From the data, it appears that Singapore resident households are increasing in their average number of workers per household even as households are becoming smaller. This is unsurprising due to the increasing prevalence of two-income households and fewer kids.

For the data on number of hours worked each week, the number of hours was reported in bands. I took the mid-point of each band and calculated the weighted average number of hours worked per worker. For the extremely hard workers who work 65 or more hours per week, I assumed that the midpoint of this band was 72.5 hours. This is arbitrary, but unimportant as only a small percentage of the population works such long hours.

The weighted average number of hours worked per week was 47.47 in 2000 and 48.22 in 2005. Data is unavailable from Census 2010. But the two data points suggest an increase over time.

So, not only has MHI lagged GDPC, when adjusted for number of workers in each household and number of hours worked each week, the picture looks even worse.

But again, let's press on further.

One of the effects of the surge in housing prices, lacklustre growth in MHI and burgeoning income inequality is that people have increasingly moved to the outskirts of the island. Think Sengkang and Punggol where new flats have been built in the last 10 years. How have travel times to work changed?

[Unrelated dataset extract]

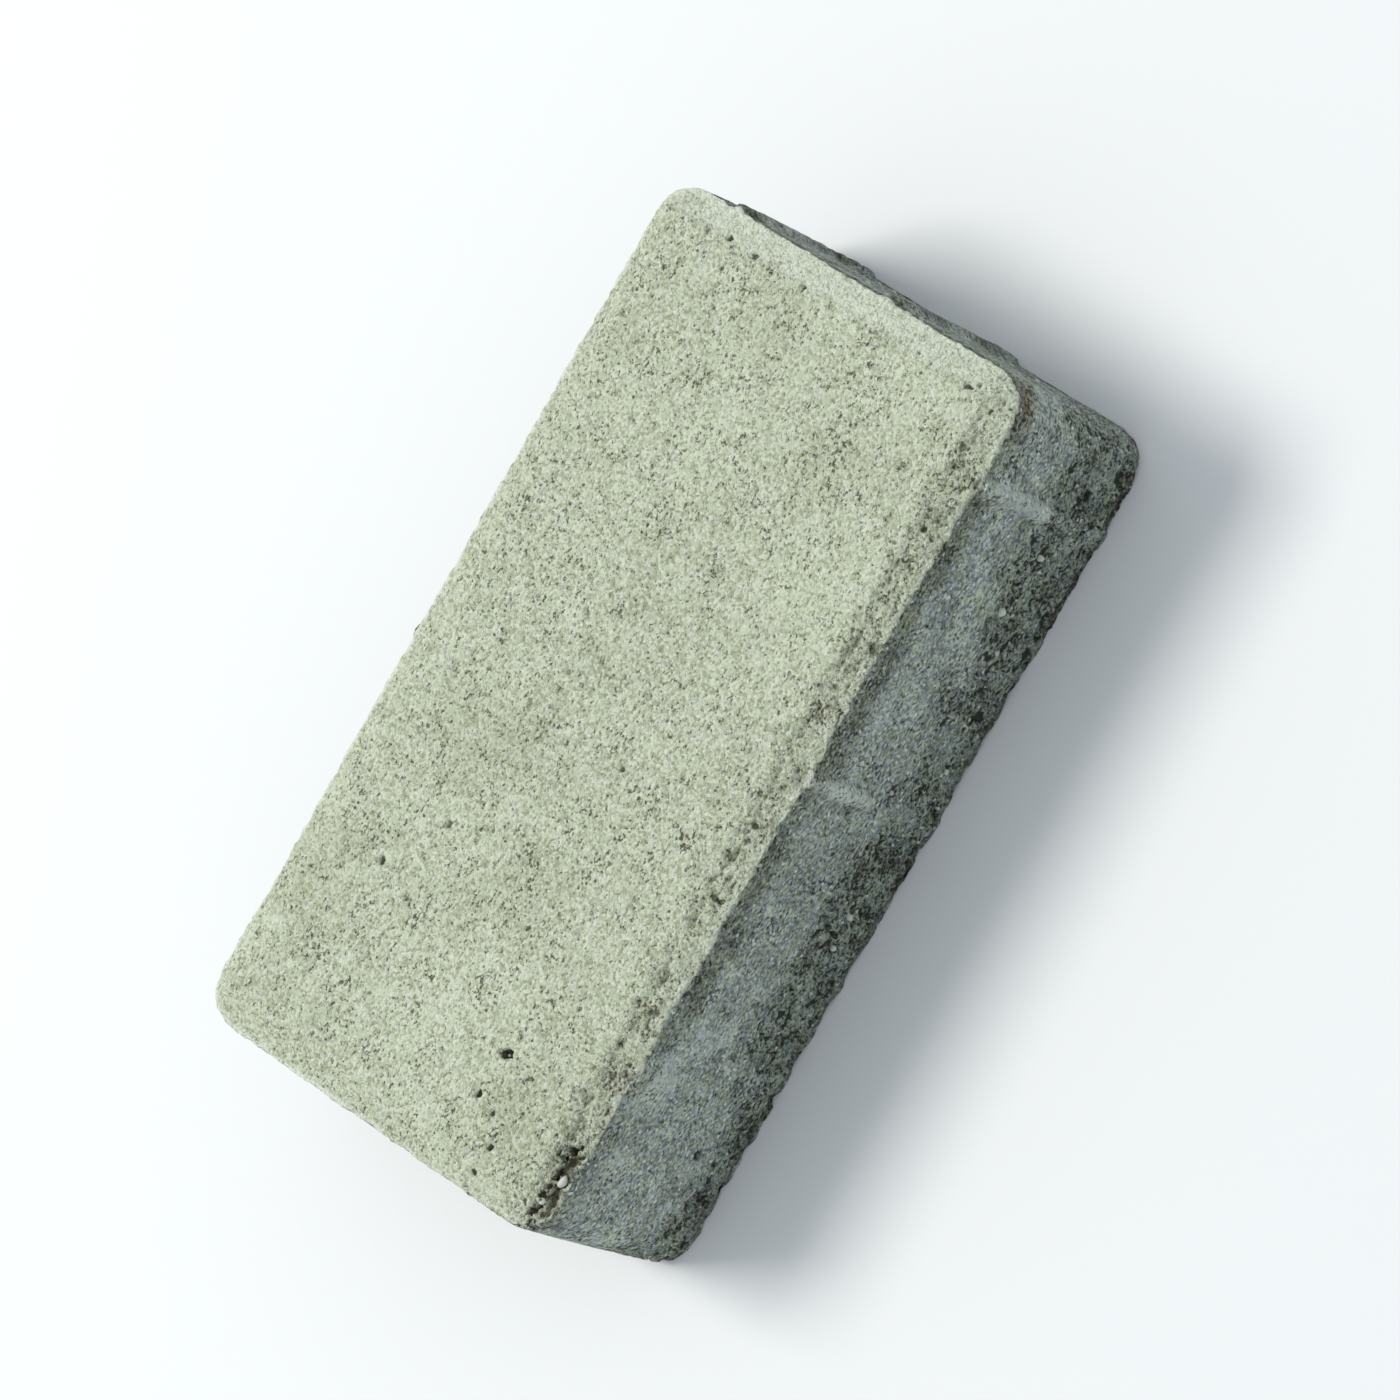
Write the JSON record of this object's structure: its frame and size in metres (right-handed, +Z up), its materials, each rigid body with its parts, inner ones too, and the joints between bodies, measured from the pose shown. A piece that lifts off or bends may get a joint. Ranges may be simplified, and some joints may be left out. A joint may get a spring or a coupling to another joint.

Data on travel times to work is available for 2005 and 2010, but not for 2000.

Using the same methodology as above, I calculated a weighted average travelling time to work. For the extreme band of people who take more than 1 hour to get to work, I assumed a midpoint of 75 minutes. Note that in 2005, 5.09% of workers took more than 1 hour to get to work, while in 2010, 6.19% of workers fell into that group.

The weighted average travelling time was 30.33 minutes in 2005 and 31.81 minutes in 2010. Again, the Singapore worker is worse off.

I think I've made my case: The PAP has sucked at its job in improving the lot of Singaporeans as measured by MHI relative to GDP growth over the last 10 years.

I wish I had the data on annual remuneration for cabinet ministers over the last 10 years. That data I am confident will keep pace with GDP growth.


Chieh Schen Teng said...

hallo, I have also been wondering where the productivity goes? may be you can think about this?

mjuse said...

i have not searched for statistics on this, but i can hazard a guess.

the bulk of the productivity benefits have accrued to corporations and the government (in the form of tax receipts).

it is well known that consumption as a share of GDP in singapore is among the lowest in the world, second only to china i believe.

this is a conscious policy on the part of the government to drive down wages, give corporate incentives and increase investment for economic growth.

in addition, i am also skeptical about the productivity growth. if adjusted for working hours (particularly unofficial overtime), our productivity may have lagged over the years rather than grown.

Fox said...


I think productivity is defined in terms of output per unit time of labour. So, if Singaporeans are working more hours, it does not lead to higher productivity.